11. Welding device according to claim 1, wherein the respective cooling nozzle is fixed to the nozzle apparatus via a thread.

12. Welding device according to claim 1, wherein the welding device is designed to supply a cooling nozzle of the cooling nozzle array that is closer to the electric arc than a further cooling nozzle with a lower volume flow of a cooling medium than the further cooling nozzle in order to reduce the risk of interaction of the cooling medium with a process gas of the welding process.

13. Welding device according to claim 1, wherein the welding device is designed to dispense as cooling medium one of the following medium via at least one cooling nozzle: argon, helium, nitrogen, hydrogen, air, carbon dioxide, a mixture of a selection of the aforementioned gases.

14. A method for welding at least one workpiece, wherein the workpiece is constructed in layers by means of a welding device according to claim 1 and is cooled by means of the nozzle apparatus.

Description

[0042] Embodiments, further features and advantages of the present invention are explained below with reference to the figures. The figures show:

[0043] FIG. 1 a schematic representation of an embodiment of a welding device according to the invention in plan view during a welding process, wherein the welding torch changes direction by 90°,

[0044] FIG. 2 a schematic representation of an embodiment of a welding device according to the invention in plan view during a welding process, wherein the welding torch changes direction by 180°,

[0045] FIG. 3 a schematic side view of an embodiment of a welding device according to the invention with a cooling nozzle array which is rotatably mounted on the welding torch,

[0046] FIG. 4 a further schematic side view of the welding device shown in FIG. 3, and

[0047] FIG. 5 a schematic side view of a further embodiment of a welding device according to the invention.

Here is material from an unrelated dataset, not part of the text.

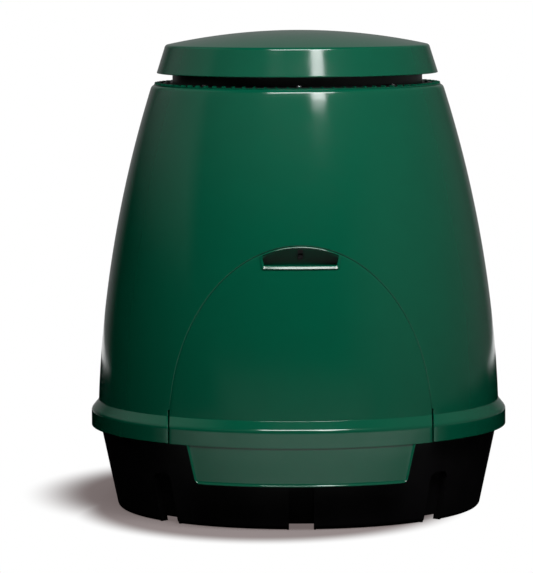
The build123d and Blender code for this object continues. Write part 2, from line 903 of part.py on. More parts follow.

[0048] FIGS. 1 and 2 show a schematic plan view of an embodiment of a welding device 1 according to the invention during a welding process, wherein the welding torch 2 changes direction by 90° (cf. FIG. 1) or 180° C. (cf. FIG. 2).

[0049] For performing the welding process, the welding device 1 according to FIGS. 1 and 2 has a welding torch 2 which is designed to create an electric arc so that, for example, a filler material or a surface of a workpiece to be manufactured can be melted in order, for example, to construct the workpiece layer by layer within the scope of a WAAM method.

[0050] In order to be able to cool the workpiece in a targeted manner during the welding process, the welding device 1 has a nozzle apparatus 20 which is arranged on the welding torch 2 and has a cooling nozzle array 21, which has at least one row 22 of cooling nozzles 23, wherein for cooling the workpiece, the respective cooling nozzle 23 can be supplied with an adjustable volume flow of a cooling medium 4.

[0051] The cooling nozzle array 21 according to FIGS. 1 and 2 can preferably be rotated about a rotational axis R so that the cooling nozzles 23 can in particular be moved around the welding torch 2. In FIGS. 1 and 2, the rotational axis is perpendicular to the plane of the sheet.

[0052] Thus, for example, when the welding torch 2 changes direction by 90°, as is shown in FIG. 1, the cooling position 230, i.e., the surface region 230 of the workpiece that is subjected to a cooling medium 4, can be adapted to the change in direction by rotating the cooling nozzle array about the rotational axis R, ideally such that in the movement direction B of the welding torch 2, the cooling position is behind the current weld pool which is created by means of the electric arc of the welding torch. FIG. 2 shows the adjustment of the cooling position 230 when the welding torch 2 changes direction by 180°.

[0053] The welding device 1 shown in FIGS. 1 and 2 can be embodied, for example, according to FIG. 3. In this case, the cooling nozzle array 21 has at least one row 22 of cooling nozzles 23, wherein the cooling nozzles 23 have different distances to the electric arc 3 of the welding torch. The cooling nozzle array 21 can be pivoted about a rotational axis R, wherein the rotation angle W can be adjusted by means of a suitable actuator which causes the rotation of the cooling nozzle array 21. In addition, the cooling nozzle array can be tilted or pivoted about a tilting axis y, in this case, for example, a horizontal tilting axis y. A particular cooling medium 4, with a variable volume flow in each case, can be dispensed through the individual cooling nozzles 23. Different cooling media 4, 40 can also be dispensed via the cooling nozzles 23. Furthermore, the rotation angle W of the cooling nozzle array 21 with respect to the rotational axis R and/or a tilting angle W′ with respect to the tilting axis y can be adjusted on the basis of a temperature signal, which may be provided, for example, by a temperature sensor 24. Furthermore, the temperature signal can be used to adjust the volume flows of the cooling medium/media 4, 40.

[0054] The cooling medium or media can each be one of the following cooling media: argon, helium, nitrogen, hydrogen, air, carbon dioxide, a mixture of a selection of the aforementioned gases.

[0055] As is furthermore shown in FIG. 4, the cooling nozzle array 21 of the welding device 1 according to FIG. 3 can have a plurality of rows 22 of cooling nozzles 23, wherein, for example, it is possible to orient the coolant flows 4 of the cooling nozzles of the outermost rows 22 inward in order to concentrate the cooling power onto the path traveled by the welding torch 2.

[0056] FIG. 5 shows a further embodiment of a welding device 1 according to the invention, wherein, in contrast to FIGS. 3 and 4, the cooling nozzles 23 are in this case arranged annularly around the welding torch 2 in a circumferential direction U of the welding torch 2, preferably equidistantly to one another, so that the cooling nozzle array 21 extends annularly around the welding torch 2.